Cole Shopping Center
- Location: Cheyenne, Wyoming, United States
- Coordinates: 41°8′41.36″N 104°47′19.58″W﻿ / ﻿41.1448222°N 104.7887722°W
- Address: 400 Cole Shopping Center
- Opened: 1954; 72 years ago
- Closed: 2019
- Demolished: 2019

= Cole Shopping Center =

Former shopping mall in Cheyenne, Wyoming, U.S.

The Cole Shopping Center was a shopping plaza in the city of Cheyenne, Wyoming. Located just east of Converse Avenue and between E Pershing Blvd and Chestnut Dr, the plaza occupied over 350,000 square feet of land. Frank Maurice Cole bought the land that would eventually be occupied by Safeway as well as many smaller-format businesses that made up Cole Shopping Center. The plaza was easily recognized by its neon sign. In the end, after several years of being mostly abandoned, it was demolished for Blue Federal Credit Union's world headquarters and the Blue Diamond Center retail center.

== History ==
Cole Shopping Center opened in 1954. It was one of Cheyenne's earliest suburban-style plazas, and in its heyday, it boasted many smaller-format shops in addition to its Safeway store. The Safeway even featured a seafood department, deli, and bakery.

One of the earliest expansions occurred around the turn of the 1960s with a new building built on the south edge of the property which contained roughly three tenants, including a bank known as First Education FCU. In the mid-1960s, additional small-format businesses (including the Cole Department Store), and a new Safeway store was built behind the original Safeway store. In the mid-1970s, a movie theater called Cole Square Cinemas was built on the corner of Converse Avenue and E Pershing Blvd, featuring two screens. A restaurant was built just north of the new Safeway building in 1976, most recently known as Crossroads. The newly built Safeway building received an expansion to the north in the late 1970s, along with the addition of a mezzanine on the front of the building. Around the turn of the 1980s, an additional screen was added to the south edge of the movie theater.

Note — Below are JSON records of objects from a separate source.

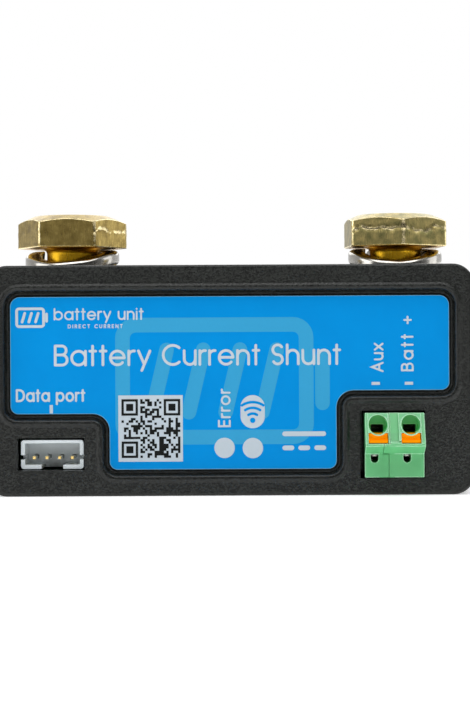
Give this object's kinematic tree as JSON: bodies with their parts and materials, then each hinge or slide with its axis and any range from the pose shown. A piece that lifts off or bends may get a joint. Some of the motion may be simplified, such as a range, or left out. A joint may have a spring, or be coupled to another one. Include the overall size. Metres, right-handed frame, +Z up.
{
  "type": "battery monitor shunt",
  "caption": "Battery monitor shunt: brass bolt terminals joined by resistor strips on a base with mounting ears, under a black housing with a data header and a push-in terminal.",
  "frame": {"origin": "centre of the underside of the base, midway between the two terminal bolts", "axes": "+X to the right along the housing, from the data header to the push-in terminal; +Y from the labelled front to the back; +Z up, away from the mounting surface"},
  "size_m": [0.12, 0.054, 0.0455],
  "materials": {
    "black_plastic": "spark-eroded matt black moulding",
    "blue_film": "printed blue film, satin",
    "brass_block": "milled brass",
    "brass_bolt": "worn bright brass",
    "stainless": "bright stainless steel",
    "resistor_alloy": "copper-coloured resistance alloy strip",
    "board_laminate": "green circuit board laminate",
    "tinned_metal": "tinned metal",
    "chip_resin": "black moulding resin",
    "header_nylon": "off-white nylon",
    "gilt_pin": "gilt",
    "led_resin": "pale lamp resin",
    "light_pipe_resin": "clear moulded light pipe",
    "terminal_green": "green polyamide",
    "button_orange": "orange polyamide"
  },
  "bodies": {
    "shunt": {"front_cover": "black_plastic", "rear_shell": "black_plastic", "base_plate": "black_plastic", "label": "blue_film", "terminal_block_left": "brass_block", "terminal_block_right": "brass_block", "resistor_strip_1": "resistor_alloy", "resistor_strip_2": "resistor_alloy", "resistor_strip_3": "resistor_alloy", "resistor_strip_4": "resistor_alloy", "sense_standoff_left": "brass_block", "sense_standoff_right": "brass_block", "sense_screw_left": "stainless", "sense_screw_right": "stainless", "shell_screw_left": "stainless", "shell_screw_right": "stainless", "block_screw_left_front": "stainless", "block_screw_left_rear": "stainless", "block_screw_right_front": "stainless", "block_screw_right_rear": "stainless", "circuit_board": "board_laminate", "wireless_module": "board_laminate", "module_shield": "tinned_metal", "microcontroller": "chip_resin", "power_inductor": "chip_resin", "fuse": "header_nylon", "capacitor": "tinned_metal", "led_error": "led_resin", "led_status": "led_resin", "light_pipe_error": "light_pipe_resin", "light_pipe_status": "light_pipe_resin", "data_header": "header_nylon", "header_pin_1": "gilt_pin", "header_pin_2": "gilt_pin", "header_pin_3": "gilt_pin", "header_pin_4": "gilt_pin", "terminal_module_aux": "terminal_green", "terminal_module_battery": "terminal_green", "clamp_spring_aux": "stainless", "clamp_spring_battery": "stainless", "contact_bar_aux": "tinned_metal", "contact_bar_battery": "tinned_metal"},
    "left_washer": {"spring_washer_left": "stainless"},
    "left_bolt": {"terminal_bolt_left": "brass_bolt"},
    "right_washer": {"spring_washer_right": "stainless"},
    "right_bolt": {"terminal_bolt_right": "brass_bolt"},
    "aux_button": {"release_button_aux": "button_orange"},
    "battery_button": {"release_button_battery": "button_orange"}
  },
  "joints": [
    {"name": "left_bolt_turn", "type": "hinge", "parent": "shunt", "child": "left_washer", "pos_m": [-0.0275, 0, 0.035], "axis": [0, 0, 1], "range_deg": [0, 3985]},
    {"name": "left_bolt_rise", "type": "slide", "parent": "left_washer", "child": "left_bolt", "axis": [0, 0, 1], "range_m": [0, 0.0165]},
    {"name": "right_bolt_turn", "type": "hinge", "parent": "shunt", "child": "right_washer", "pos_m": [0.0275, 0, 0.035], "axis": [0, 0, 1], "range_deg": [0, 3985]},
    {"name": "right_bolt_rise", "type": "slide", "parent": "right_washer", "child": "right_bolt", "axis": [0, 0, 1], "range_m": [0, 0.0165]},
    {"name": "aux_release_press", "type": "slide", "parent": "shunt", "child": "aux_button", "axis": [0, 1, 0], "range_m": [0, 0.0011], "stiffness_N_per_m": 2000, "springref_m": -0.0004},
    {"name": "battery_release_press", "type": "slide", "parent": "shunt", "child": "battery_button", "axis": [0, 1, 0], "range_m": [0, 0.0011], "stiffness_N_per_m": 2000, "springref_m": -0.0004}
  ],
  "couplings": [
    {"joint": "left_bolt_turn", "follows": "left_bolt_rise", "rad_per_m": 4188.8},
    {"joint": "right_bolt_turn", "follows": "right_bolt_rise", "rad_per_m": 4188.8}
  ]
}
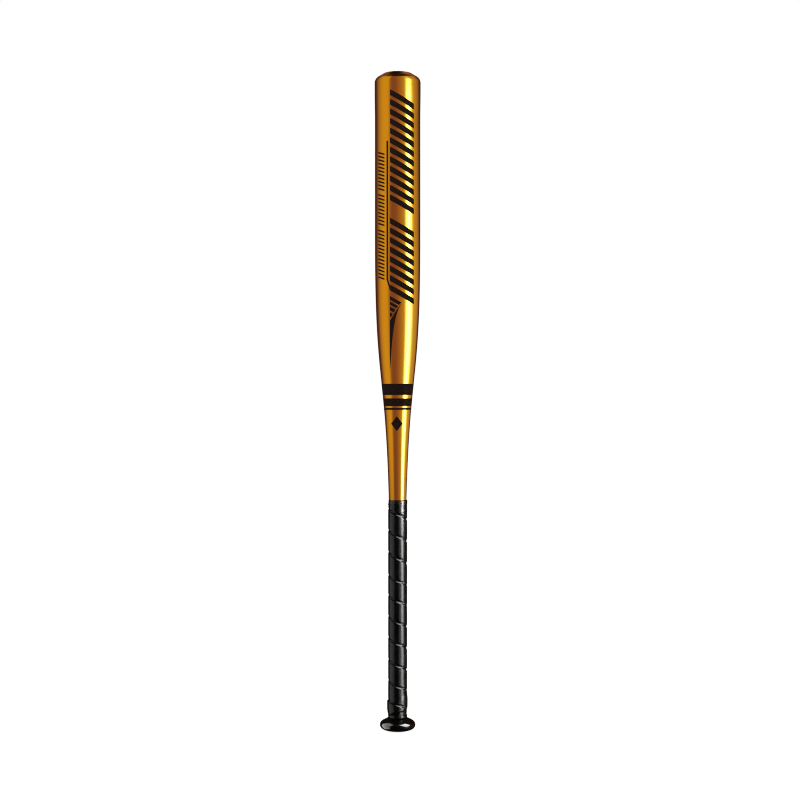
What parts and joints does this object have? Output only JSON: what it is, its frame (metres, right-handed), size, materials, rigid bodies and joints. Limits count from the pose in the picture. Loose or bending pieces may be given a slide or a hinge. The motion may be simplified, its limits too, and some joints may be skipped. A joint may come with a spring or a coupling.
{
  "type": "baseball bat",
  "caption": "Slim one-piece alloy ball bat with a rounded knob, spiral wound black grip, long taper and a plugged barrel with plain printed bars and rings.",
  "frame": {"origin": "centre of the butt face of the knob, the flat the bat stands on", "axes": "+Z along the bat from the knob to the barrel end; the printed face looks towards -Y; +X to the right seen from that face"},
  "size_m": [0.0582, 0.0581, 0.83],
  "materials": {
    "shell": "drawn aluminium with a glossy metallic gold coat",
    "plug_rubber": "moulded, satin",
    "foam": "soft closed-cell foam, matt",
    "knob_paint": "aluminium under black gloss paint",
    "backing": "black adhesive backing",
    "grip": "synthetic leather, soft sheen",
    "band": "stretched vinyl tape",
    "print": "screen-printed ink film, satin"
  },
  "bodies": {
    "root": {"bat_tube": "shell", "end_plug": "plug_rubber", "sound_damper": "foam", "knob": "knob_paint", "knob_weld_bead": "knob_paint", "knob_plug": "plug_rubber", "grip_backing": "backing", "grip_tape": "grip", "grip_start_turn": "grip", "grip_end_band": "band", "ring_wide": "print", "ring_middle": "print", "ring_thin": "print", "print_bars": "print", "print_side_line": "print", "print_tick_row": "print", "print_tail": "print", "print_lozenge": "print"}
  },
  "joints": []
}
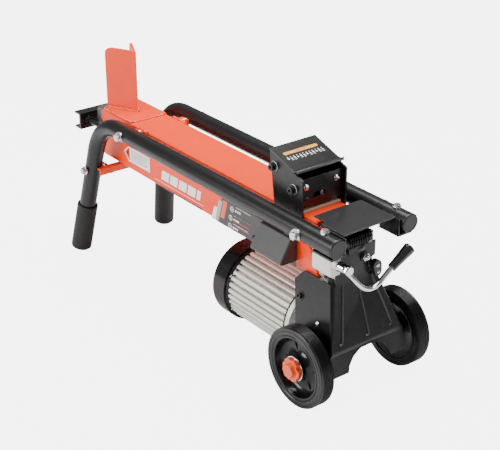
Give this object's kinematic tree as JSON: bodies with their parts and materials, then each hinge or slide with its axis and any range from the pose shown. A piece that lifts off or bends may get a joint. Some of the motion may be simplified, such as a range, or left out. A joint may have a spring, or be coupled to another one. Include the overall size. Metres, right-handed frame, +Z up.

By the 2000s, many tenants were beginning to close or move to other locations. The Cole Square Cinemas, most recently a Carmike Cinemas theater, closed in 2010. In the early 2010s, Safeway purchased the Cole Shopping Center with plans to build a new store and renovate the property starting in 2014. This would be the third time a brand new Safeway store would be built on the land except that it never happened. In 2015, the merger between Albertsons and Safeway was complete. In May 2015, plans were announced to renovate the nearby Albertsons at the corner of E Pershing Blvd and Ridge Rd. About a year later, in April 2016, the Safeway at Cole Shopping Center closed. RadioShack, one of the last remaining tenants in the plaza, closed in late 2016.

Blue Federal Credit Union officially announced they were planning to build their headquarters at the former plaza in November 2018. Around the start of 2019, demolition began taking place, with a large part of the Safeway building mostly demolished by the time of the groundbreaking celebration for the world headquarters in May 2019. Demolition continued throughout the summer, and was completed by August.